The Ambassador said that the Yugoslavs had recently submitted to the International Monetary Fund full documentation regarding the Yugoslav economy to support their application that the Fund recognize the par value of the dinar as 50 dinars to one dollar, and asked that the United States Representative on the Fund favor the Yugoslav request. Mr. Thorp observed that we would give very careful consideration and study to this matter. He explained by way of background that whereas several years ago the Fund, due to unsettled world conditions and the lack of available statistics, was in general inclined to certify as the par value the rate suggested by the requesting country, since then various steps toward world recovery had been made, and statistical information was more readily available. Accordingly, in the interest of obtaining realistic exchange rates throughout the world, close study was now being given by the Fund to all such applications in order to determine the rate which would accurately reflect the requesting country’s economic situation.3

The Ambassador then spoke of the pending Yugoslav application before the World Bank for a general loan of $500 million. He said that the Yugoslav authorities had given most careful study to their requirements, and had come to the conclusion that a $200 million loan to cover specific projects in the fields of agriculture, mining, and industry, would cover their needs. Mr. Filipovic had brought with him the detailed figures on these projects, had already submitted the papers relating to the agricultural proposals to the World Bank, and would shortly submit similar data on the mining and industrial programs. The Ambassador accordingly asked for a benevolent attitude by the US toward the Yugoslav request for the $200 million loan. Mr. Thorp replied that we would be glad to examine very carefully all the information and data available relating to the Yugoslav application in order to determine our position in the matter.4

In answer to Mr. Thorp’s inquiry regarding the present status of the ECE-World Bank timber loan, Mr. Filipovic remarked that agreement would shortly be reached. The only difficulty to be resolved was finding a formula which would permit the Bank to have its officials inspect the projects financed by the loan and at the same time recognize Yugoslavia’s sovereign status and right to have a voice in controlling the activities of the Bank’s inspectors. Both the Ambassador [Page 883] and Mr. Filipovic insisted that the inspectors would be permitted to go wherever they wished, and expected that the necessary compromise between the positions of the Bank and the Yugoslav Government would soon be reached. Mr. Thorp explained that when the US Government lends money to US corporations it frequently requires that Government officials be permitted even to sit on the board of directors of the corporation in order to follow carefully the uses to which government funds are being put. The Ambassador observed that of course the corporations did not permit such controls, and was most surprised to learn that they actually did agree to such measures.

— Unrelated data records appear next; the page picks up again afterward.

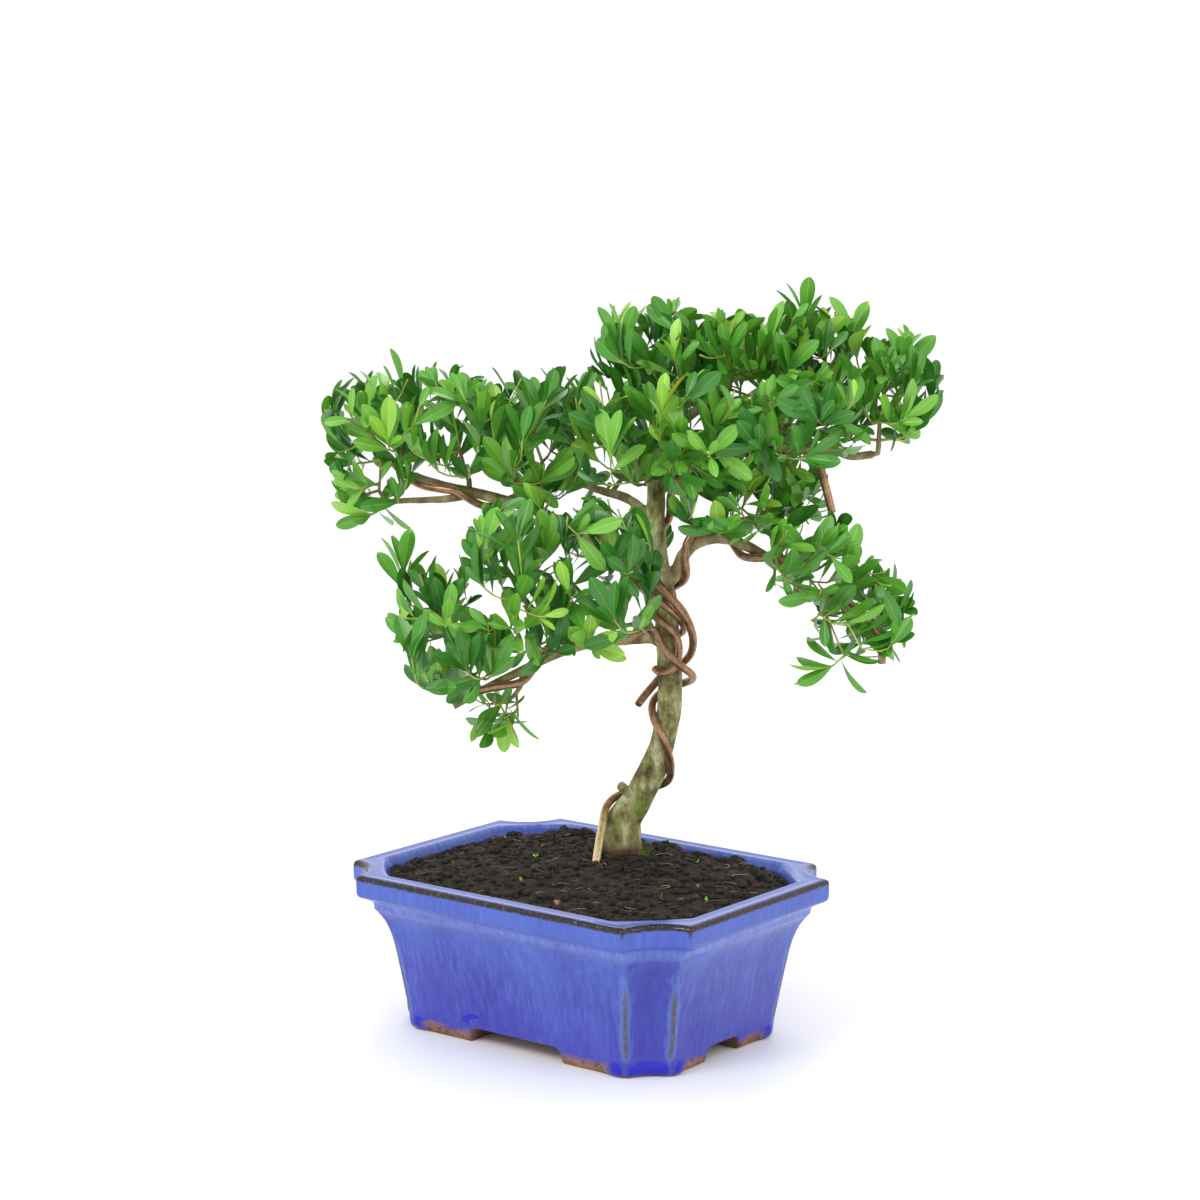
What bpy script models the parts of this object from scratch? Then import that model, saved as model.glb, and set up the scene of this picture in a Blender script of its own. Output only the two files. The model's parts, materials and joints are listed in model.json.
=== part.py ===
"""A Japanese holly (Ilex crenata) trained as a bonsai, in its glazed stoneware pot.

Metres, +Z up. The origin is the middle of the pot's footprint on the surface it stands on,
and +X runs along the pot's long side. The plant is described in a frame of its own, as
(across, back, up), which is turned about Z so that its front looks out between the pot's
long front side and its right end. Every limb, wire and mass of foliage is placed in that
frame and then turned.
"""
import math
import random

import bmesh
import bpy
import numpy as np
from mathutils import Matrix, Vector

# Clearance between solids that touch on the real plant
GAP = 0.0003

# Pot
POT_LENGTH = 0.210
POT_WIDTH = 0.160
POT_HEIGHT = 0.080
FOOT_HEIGHT = 0.007
FLOOR_TOP = 0.014
LIP_HEIGHT = 0.0125
RIM_WIDTH = 0.0105
NOTCH_AT_RIM = 0.0225
NOTCH_AT_WALL = 0.0183
NOTCH_AT_BASE = 0.0148
COVE_DEPTH = 0.0123
COVE_SHARPNESS = 11.0
BASE_INSET = 0.0233
WALL_THICKNESS = 0.0055
CHAMFER_AT_RIM = 0.027
CHAMFER_AT_FLOOR = 0.022
EDGE_EASE = 0.0012
# Share of the inner depth over which the inside closes from the rim to the wall
INNER_BLEND = 0.40
INNER_WALL_TOP = 0.0575
# Shares of the height to the lip at which the wall has a ring
WALL_SHARES = (0.09, 0.30, 0.62, 0.82, 0.93)
# Rings of the lip: inset, height above its foot, notch
LIP_RINGS = (
    (0.0045, -0.0005, 0.0205),
    (EDGE_EASE, 0.0012, NOTCH_AT_RIM),
    (0.0, 0.0040, NOTCH_AT_RIM),
    (0.0, LIP_HEIGHT - EDGE_EASE, NOTCH_AT_RIM),
    (EDGE_EASE, LIP_HEIGHT, NOTCH_AT_RIM),
)
CORNER_STEPS = 6
ARCH_LENGTH = 0.058
ARCH_WIDTH = 0.028
ARCH_ROUND = 0.004
DRAIN_RADIUS = 0.0065
DRAIN_SPACING = 0.076
CUTTER_REACH = 0.4
CUTTER_DEPTH = 0.05

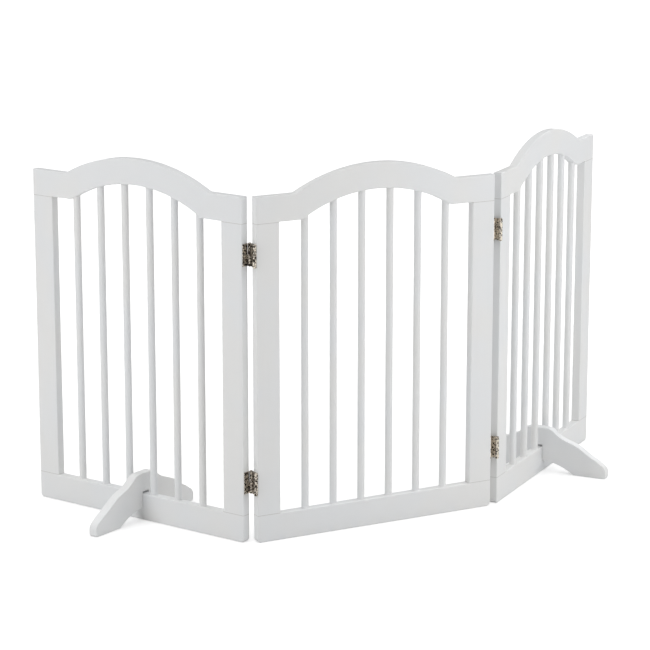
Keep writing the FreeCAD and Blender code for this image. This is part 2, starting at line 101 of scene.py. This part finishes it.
class Shader:
    """A material under construction: adds nodes and links them by socket name."""

    def __init__(self, name):
        self.material = bpy.data.materials.new(name)
        self.material.use_nodes = True
        self.tree = self.material.node_tree
        self.bsdf = next(n for n in self.tree.nodes if n.type == "BSDF_PRINCIPLED")

    def node(self, kind, **settings):
        made = self.tree.nodes.new("ShaderNode" + kind)
        for key, value in settings.items():
            setattr(made, key, value)
        return made

    def link(self, source, target):
        self.tree.links.new(source, target)

    def feed(self, node, **values):
        """Sets or links inputs of a node; a name's underscores stand for spaces."""
        for key, value in values.items():
            socket = node.inputs[key.replace("_", " ")]
            if isinstance(value, bpy.types.NodeSocket):
                self.link(value, socket)
            else:
                socket.default_value = value
        return node

    def place(self, turn=0.0, stretch=(1, 1, 1)):
        """Object coordinates turned into a panel's own axes, then scaled."""
        coords = self.node("TexCoord")
        turned = self.node("Mapping")
        self.feed(turned, Vector=coords.outputs["Object"], Rotation=(0, 0, math.radians(-turn)))
        scaled = self.node("Mapping")
        self.feed(scaled, Vector=turned.outputs["Vector"], Scale=stretch)
        return scaled.outputs["Vector"]

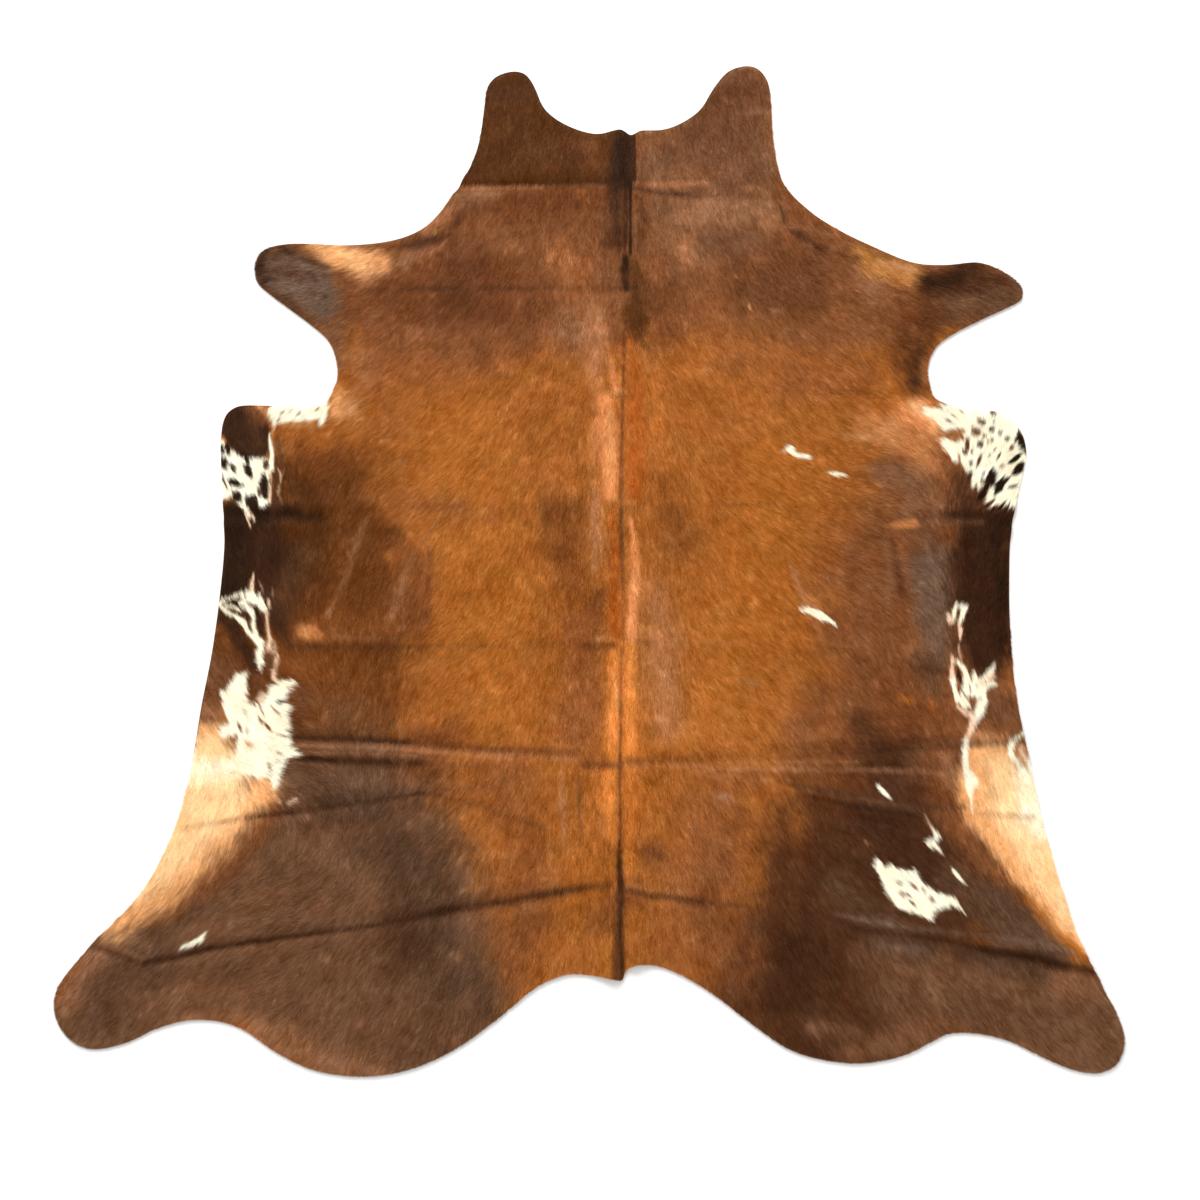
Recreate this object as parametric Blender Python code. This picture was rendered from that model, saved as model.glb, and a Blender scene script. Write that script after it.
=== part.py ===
"""Cowhide rug: one whole hide, hair side up, lying flat on a floor.

Metres, +Z up. The origin is on the floor under the middle of the rug's length and width.
The head end is at +Y and the tail at -Y; the spine runs along Y, a little right of the middle.
The hide is one solid: its trimmed edge, its thickness of leather and flat hair, and the soft
creases that the folds of its storage left in it.
"""

import bpy
import bmesh
import numpy as np
from mathutils.geometry import delaunay_2d_cdt

# Driving dimensions
LENGTH = 2.150             # neck lobe to rump, along Y
WIDTH = 1.955              # hind foot to hind foot, along X
BACK_THICKNESS = 0.0060    # leather and flat hair along the spine: 3 mm of each
BELLY_THICKNESS = 0.0042   # the same at the thin belly and legs, HALF_SPREAD from the spine
HALF_SPREAD = 0.95
SPINE_X = 0.067            # the spine's place across the rug

# How finely the shape is cut into faces
EDGE_STEP = 0.024          # between corners of the trimmed edge
CREASE_STEP = 0.050        # between corners along a crease
CREASE_GAP = 0.100         # corners along a crease further apart than this stay unjoined
FIELD_STEP = 0.085         # between corners of the open, flat hide, across the rug
FIELD_ROW_STEP = 0.074     # between their rows, so that their triangles are nearly equilateral
EDGE_CLEAR = 0.012         # least distance of an inner corner from the edge
CORNER_CLEAR = 0.016       # least distance between two inner corners
FIELD_CLEAR = 0.048        # least distance of an open-field corner from any other
SAME_CORNER = 1e-6         # corners of the plan closer than this are one
KEEP_INSIDE = 1            # the triangulation's choice that keeps only what the edge encloses
SHARP_ANGLE = 40.0         # degrees between faces from which their edge is drawn sharp

# Cross-section of a crease
TROUGH_HALF_WIDTH = 0.022  # from the line of a trough to the top of its lips
RIDGE_SHOULDER = 0.5       # where a ridge's flank gets its corner, as a part of its reach

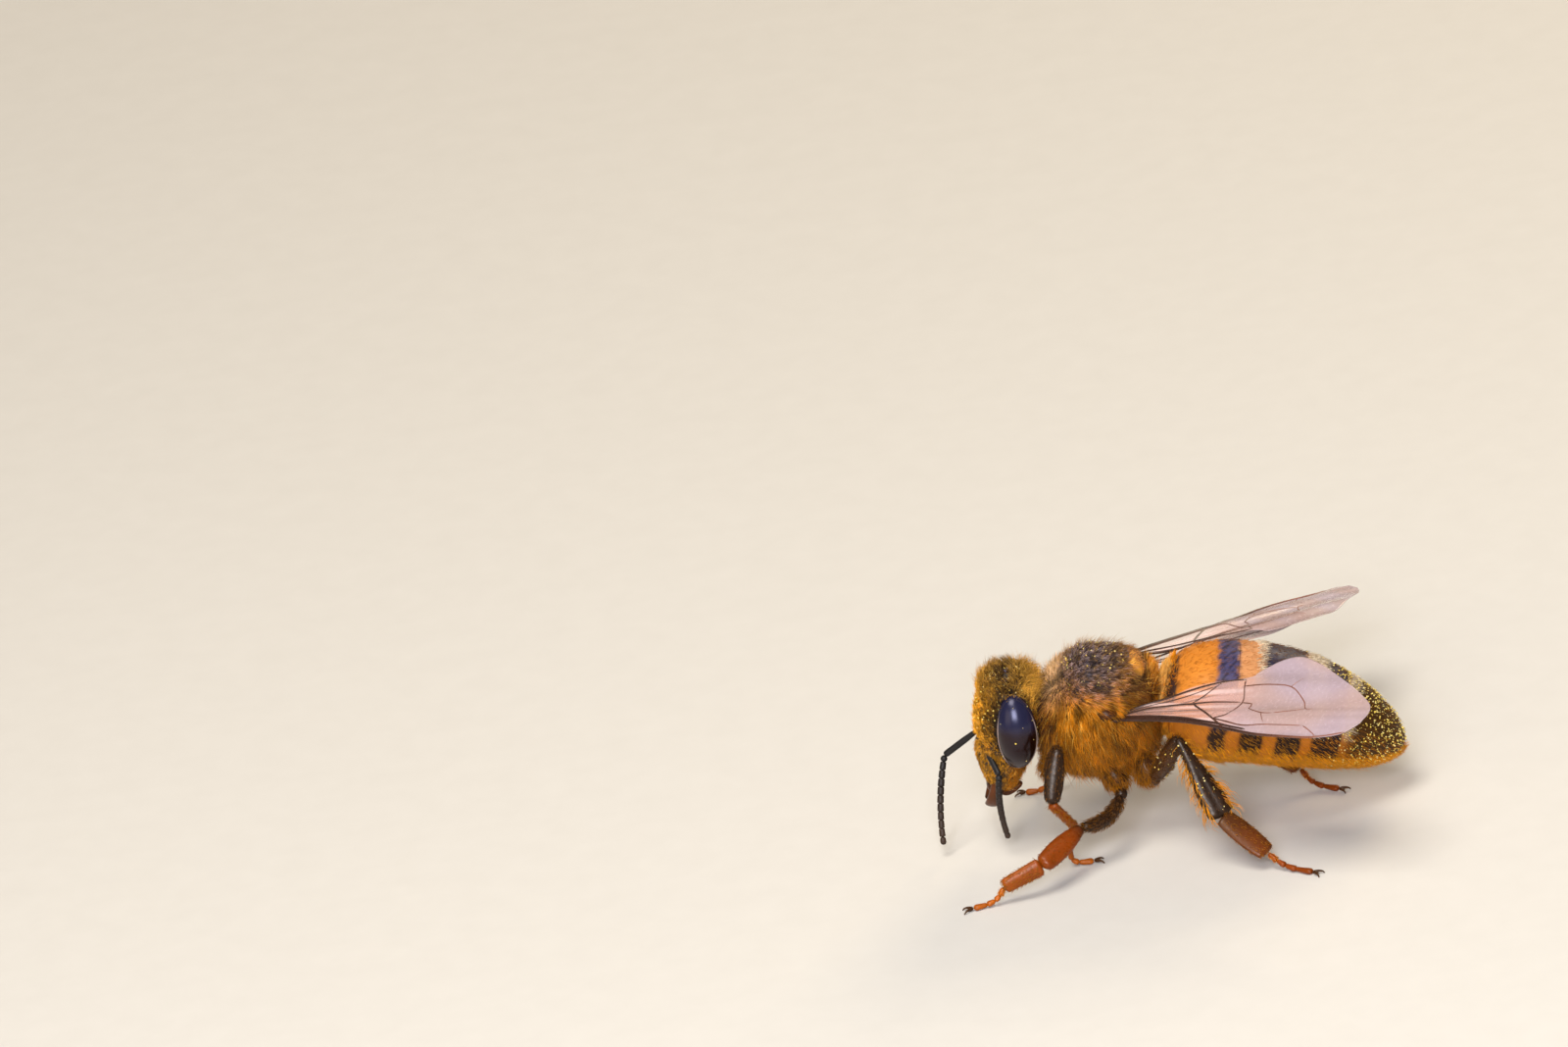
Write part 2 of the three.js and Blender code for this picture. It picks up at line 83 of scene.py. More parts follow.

Referring to the matter of US export licenses, the Ambassador asked whether it would be possible for the Yugoslavs to be given an indication of the types of articles which the Yugoslavs could purchase, in order to enable them to formulate their plans in the light of available items rather than expend considerable time and money on projects which were impossible of achievement because of their inability to obtain the necessary industrial equipment. Mr. Thorp pointed out that there was no concrete list of articles which could or could not be exported; that the availability for export of any particular item depended on numerous factors, supply for example, which were not constant, and that as a result there was considerable flexibility in regard to items which might or might not be licensed for export at any particular time. Supplementing Mr. Thorp’s comment that we had recently approved a considerable number of Yugoslav export license applications, Mr. Armstrong stated that in the approximate three months period from January 1 through March 25 of this year over $11 million worth of goods had been approved for export to Yugoslavia as compared to just over $12 million worth of goods approved for export to Yugoslavia during the ten months from March through December of last year. Mr. Armstrong observed that in view of the flexibility of exportable items, it would be helpful if the Yugoslavs could provide us with a list of specific items in which they were interested. This list we would examine carefully and expeditiously, and would then indicate which items it appeared would, or would not, probably be available for export to Yugoslavia at the time they were ready for shipment. The Ambassador and Mr. Filipovic expressed their pleasure at this suggestion, and indicated that they would take advantage of this proposal.

As he was rising to depart Mr. Filipovic asked about the present status of the blooming mill, and was informed by Mr. Armstrong that we were trying our utmost to obtain an early decision on this item.

B[ernard] C. Connelly
  1. Joseph B. Knapp, Director, Office of Financial and Development Policy (OFD).
  2. Willis C. Armstrong, Adviser on State Trading, European Branch, Division of Commercial Policy (CP).
  3. In his telegram 354, April 2, from Belgrade, not printed, Ambassador Cannon reported having discussed the question of the dinar-dollar exchange rate with Yugoslav Deputy Foreign Minister Aleš’ Bebler. Cannon suggested to the Department that the exchange rate matter be postponed for several months (860H.5151/4–249).
  4. At the end of March 1949, the Department of State was informed that Yugoslav representatives were seeking private credits from the Bank of America and the Chase National Bank to finance purchases in the United States.